Heureusement, la distribution et la direction d’acteurs sont d’un haut niveau. La dimension intime est assurée par la direction théâtrale et la direction musicale, et surtout par les voix (le duo de Sieglinde et Siegmund, l’âpre dialogue de Fricka et Wotan, la dispute du père et la fille, les monologues de Brünnhilde et des autres personnages, une distribution de seulement six personnages, hormis les huit walkyries atterrées ou apeurées, et pas de chœur). Comme il a beaucoup été question de la première distribution, on parlera ici de la seconde, d’un niveau enviable. Mais il faut préalablement mettre en garde face à un phénomène habituel avec les plus beaux (et plus longs) opéras de Wagner: l’équipe voix-fosse doit parvenir à faire fonctionner un spectacle de 5 heures (y compris 20 minutes pour chacun des deux entractes) comme s’il s’agissait d’un film de métrage normal. C’est le miracle d’opéras comme La Walkyrie: le temps passe sans qu’on s’en rende compte grâce à l’intensité et la vérité dramatiques de la musique dans cette intrigue de qualité assez moyenne (d’où la confusion des metteurs en scène, peut-être). Mais seulement si le chef, la fosse et les voix (des voix qui sont aussi celles d’acteurs) sont de qualité. Et eux, tous, ont accompli leur mission avec un haut niveau artistique. On a vu cette seconde distribution quelques jours après la première, et si l’on accepte entre parenthèse quelques critiques des collègues, il faut souligner que le chef et la fosse ont bien travaillé pour améliorer leur prestations dans les nuances, les entrées (pas trop de confusions cette fois-ci, à ce qu’il nous a semblé), les tensions lyrico-dramatiques, si importantes pour le maintien de l’intérêt de l’œuvre et de l’attention du public. Les faiblesses (rapportées) de la première ont évolué, on dirait, vers une prestation plus que compétente de Pablo Heras-Casado et l’Orchestre du Teatro Real.

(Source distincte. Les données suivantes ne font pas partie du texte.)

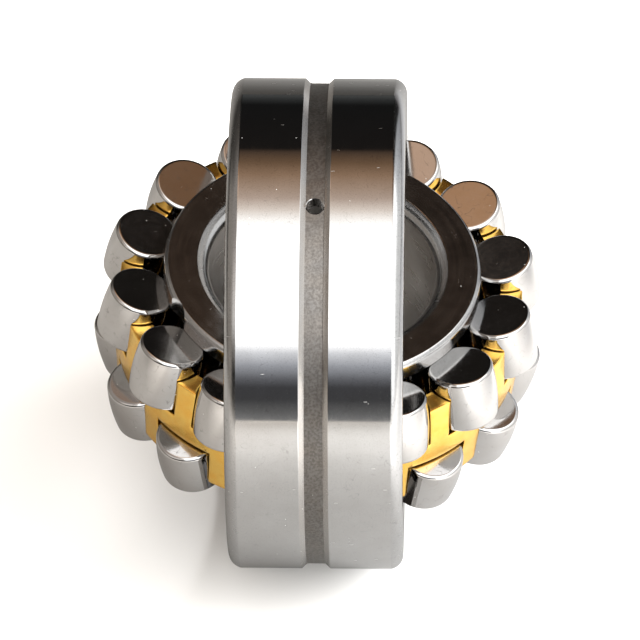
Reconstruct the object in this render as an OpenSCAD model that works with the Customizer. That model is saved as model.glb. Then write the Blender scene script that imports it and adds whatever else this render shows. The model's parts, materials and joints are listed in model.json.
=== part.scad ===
// Double-row spherical roller bearing, swivelled open.
//
// The outer ring stands on its rim with its axis along X. The inner ring, the two rows of
// barrel rollers, their brass cage and the loose guide ring share an inner axis, which is
// turned almost square to the outer ring's axis, so it stands nearly upright.
// The origin is the centre of the spherical raceway, the point that everything swivels on.
// Lengths are in millimetres and angles in degrees.

/* [Boundary dimensions] */
// Bore diameter of the inner ring
bore_d = 60; // [56:0.5:61]
// Outside diameter of the outer ring
outer_d = 130; // [128:0.5:136]
// Width of both rings
ring_width = 46; // [45:0.5:48]
// Size of the rounded corners at the bore and at the rim, along each face
corner_leg = 3.1; // [1.5:0.1:3.2]

/* [Rollers] */
// Rollers in each of the two rows
rollers_per_row = 14; // [8:1:14]
// Largest diameter of a barrel roller
roller_d = 18; // [17:0.1:18.2]
// Length of a roller
roller_length = 15.6; // [15:0.1:16]
// Radius of the barrel's long curve
barrel_r = 58; // [54:0.5:59]
// Bevel round both rims of a roller
roller_rim = 0.7; // [0.3:0.1:1]
// Distance from the swivel centre to the middle of a roller
roller_reach = 50.8; // [50.4:0.1:51]
// Contact angle of both rows
contact_angle = 12.7; // [12.2:0.1:13.2]
// Gap between a roller and each raceway or rib
running_gap = 0.03; // [0.02:0.01:0.08]

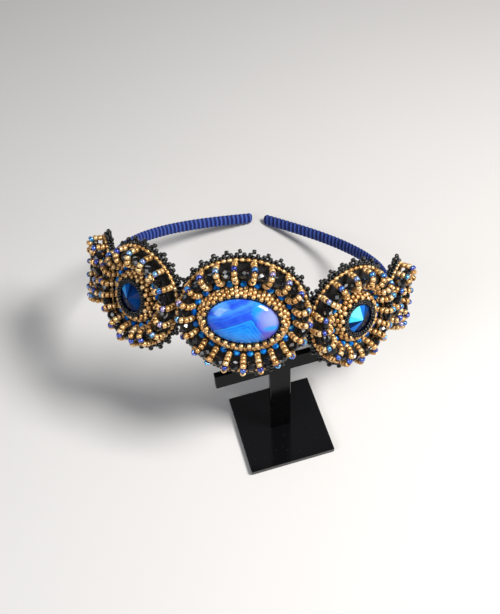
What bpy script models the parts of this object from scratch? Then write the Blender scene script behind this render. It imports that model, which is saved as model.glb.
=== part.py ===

Les six voix, de façon générale, sont belles. Et plus que cela, pour quelques rôles. Le Wotan correct, imposant parfois, mais un peu extérieur («das Ende», hélas) de James Rutherford a, face à lui, la Brünnhilde délicate et en même temps vigoureuse d’Ingela Brimberg, qui passe de façon naturelle de l’introspection à l’exaltation, les deux extrêmes, peut-être, de ce personnage généreux, le plus beau, la plus belle du Ring, sans doute contre-figure idéalisée de Mathilde Wesendonck. Brimberg domine ce rôle difficile, qui comprend plusieurs dimensions, mais toujours «positif», finalement toujours gratifiant. Daniela Sindram en Fricka (dans les deux distributions) est aussi une redoutable opposante de Rutherford, mégère, voix avec équilibre entre épaisseur et clarté, d’une maîtrise incontestable.


On a gardé pour la fin le triangle, le trio pas du tout infernal, puisque les deux amants-frère et sœur sont le portrait de l’amour véritable et du malheur insoutenable... un malheur dont le fruit à venir, amorcé par le motif du futur Siegfried répété pendant l’acte III, donne une dimension transcendante à cet amour inouï. Christopher Ventris et Elisabet Strid forment un couple qui semble idéal, malgré le lieu où la mise en scène les oblige à s’aimer (entre le campement de bohémiens et un drôle de refuge de trafiquants d’armes, pas dans un endroit caché de la maison de Hunding ou dans son terrain en pente): la voix à la fois délicate et affirmative de Strid (elle a chanté aussi Brünnhilde), la voix héroïque, large, colorée de Ventris (Tristan, Lohengrin, Parsifal), idéale pour ce héros malheureux et spécialement sympathique tout au long du Ring. Enfin, le Hunding efficace et au véritable sens scénique d’Ain Anger, malgré le traitement peu approprié dont il souffre dans cette vision théâtrale.


Les voix et l’ensemble des huit sœurs de Brünnhilde nous semblent toujours miraculeux; il faut huit voix puissantes, lyriques et héroïques à tour de rôle, à deux moments (au moins) de l’acte III, et il faut une coordination entre elles et la fosse. Les huit voix féminines internationales ont rendu justice à leur rôle ambigu d’héroïnes proches de la divinité et de jeunes femmes craintives de cette proximité. Cela rend certainement plus convaincant et plus sympathique le dessein de Brunhilde, même si nous voyons sur scène tout le contraire des amazones portant les corps des guerriers morts.


La direction de Pablo Heras-Casado, pour sa première Walkyrie, montre un caractère et peut-être aussi une technique capables de révéler les beautés du monde wagnérien; dans cet exercice difficile, il obtient d’excellents résultats.